◆ PROMPT: Identify the lines that contain the word "bodies", then copy them.

..............................

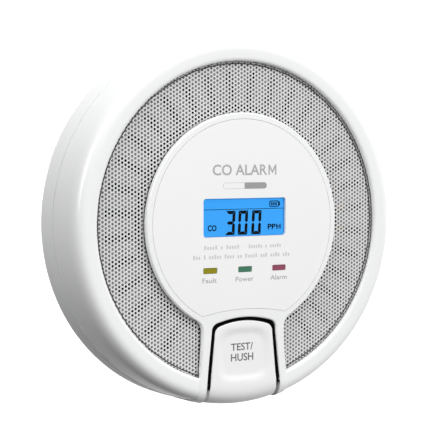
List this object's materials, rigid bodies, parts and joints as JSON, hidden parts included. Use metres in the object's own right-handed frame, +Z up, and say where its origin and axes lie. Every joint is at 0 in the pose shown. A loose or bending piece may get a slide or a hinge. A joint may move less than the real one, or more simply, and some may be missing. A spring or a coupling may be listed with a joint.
{
  "type": "carbon monoxide detector",
  "caption": "Round wall-mounted carbon monoxide alarm with lit digital display, status windows, ring grille and a hinged test key, on a twist-on bracket.",
  "frame": {"origin": "centre of the wall bracket's back face, on the wall plane", "axes": "+Y into the wall, so the face looks along -Y; +Z up as mounted; +X to the right seen from the front"},
  "size_m": [0.1116, 0.0266, 0.1116],
  "materials": {
    "bracket_white": "moulded, matt",
    "case_white": "satin moulded ABS",
    "cover_white": "satin moulded ABS",
    "grille_metal": "perforated sheet, silver white",
    "overlay_film": "printed polycarbonate film",
    "window_clear": "clear moulding",
    "lens_amber": "tinted lens",
    "lens_green": "tinted lens",
    "lens_red": "tinted lens",
    "lcd_glass": "lit display glass, blue, black digits",
    "backlight_diffuser": "diffuser",
    "holder_black": "moulded",
    "zebra_rubber": "conductive strip",
    "board_green": "solder mask on glass laminate",
    "led_body": "moulded",
    "chip_black": "moulded",
    "plated_can": "nickel plated",
    "coil_ferrite": "sintered",
    "capacitor_sleeve": "shrink sleeve",
    "sensor_cap": "moulded",
    "sounder_plastic": "moulded",
    "piezo_brass": "plain",
    "plunger_plastic": "moulded",
    "cell_wrap": "shrink wrap",
    "slider_red": "moulded",
    "screw_steel": "zinc plated",
    "button_white": "satin moulded ABS",
    "pin_steel": "plain",
    "label_grey": "blank foil label"
  },
  "bodies": {
    "bracket": {"mounting_bracket": "bracket_white"},
    "case": {"rear_case": "case_white", "front_cover": "cover_white", "speaker_grille": "grille_metal", "face_overlay": "overlay_film", "display_window": "window_clear", "led_lens_fault": "lens_amber", "led_lens_power": "lens_green", "led_lens_alarm": "lens_red", "lcd_panel": "lcd_glass", "lcd_backlight": "backlight_diffuser", "lcd_holder": "holder_black", "zebra_strip": "zebra_rubber", "circuit_board": "board_green", "led_fault": "led_body", "led_power": "led_body", "led_alarm": "led_body", "light_block": "holder_black", "switch_body": "chip_black", "microcontroller": "chip_black", "crystal": "plated_can", "boost_coil": "coil_ferrite", "capacitor_1": "capacitor_sleeve", "capacitor_2": "capacitor_sleeve", "co_sensor_body": "plated_can", "co_sensor_cap": "sensor_cap", "sounder_housing": "sounder_plastic", "piezo_disc": "piezo_brass", "battery_cell": "cell_wrap", "battery_cap": "plated_can", "battery_contact_positive": "plated_can", "battery_contact_negative": "plated_can", "case_screw_1": "screw_steel", "case_screw_2": "screw_steel", "case_screw_3": "screw_steel", "case_screw_4": "screw_steel", "board_screw_1": "screw_steel", "board_screw_2": "screw_steel", "board_screw_3": "screw_steel", "button_hinge_pin": "pin_steel", "power_switch_body": "plated_can", "rear_label": "label_grey"},
    "test_button": {"test_button": "button_white"},
    "switch_plunger": {"switch_plunger": "plunger_plastic"},
    "power_slider": {"power_slider": "slider_red", "power_switch_knob": "holder_black"}
  },
  "joints": [
    {"name": "case_twist", "type": "hinge", "parent": "bracket", "child": "case", "pos_m": [0, 0, 0], "axis": [0, -1, 0], "range_deg": [0, 12]},
    {"name": "button_press", "type": "hinge", "parent": "case", "child": "test_button", "pos_m": [0, -0.0195, -0.0465], "axis": [-1, 0, 0], "range_deg": [0, 3], "stiffness_Nm_per_rad": 0.6, "springref_deg": -1.15},
    {"name": "plunger_press", "type": "slide", "parent": "case", "child": "switch_plunger", "axis": [0, 1, 0], "range_m": [0, 0.0005]},
    {"name": "power_slide", "type": "slide", "parent": "case", "child": "power_slider", "axis": [0, 0, 1], "range_m": [0, 0.0073]}
  ],
  "couplings": [
    {"joint": "plunger_press", "follows": "button_press", "m_per_rad": 0.0085},
    {"joint": "power_slide", "follows": "case_twist", "m_per_rad": 0.034}
  ]
}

..............................

◆ REPLY TO THE EXERCISE:
List this object's materials, rigid bodies, parts and joints as JSON, hidden parts included. Use metres in the object's own right-handed frame, +Z up, and say where its origin and axes lie. Every joint is at 0 in the pose shown. A loose or bending piece may get a slide or a hinge. A joint may move less than the real one, or more simply, and some may be missing. A spring or a coupling may be listed with a joint.
  "bodies": {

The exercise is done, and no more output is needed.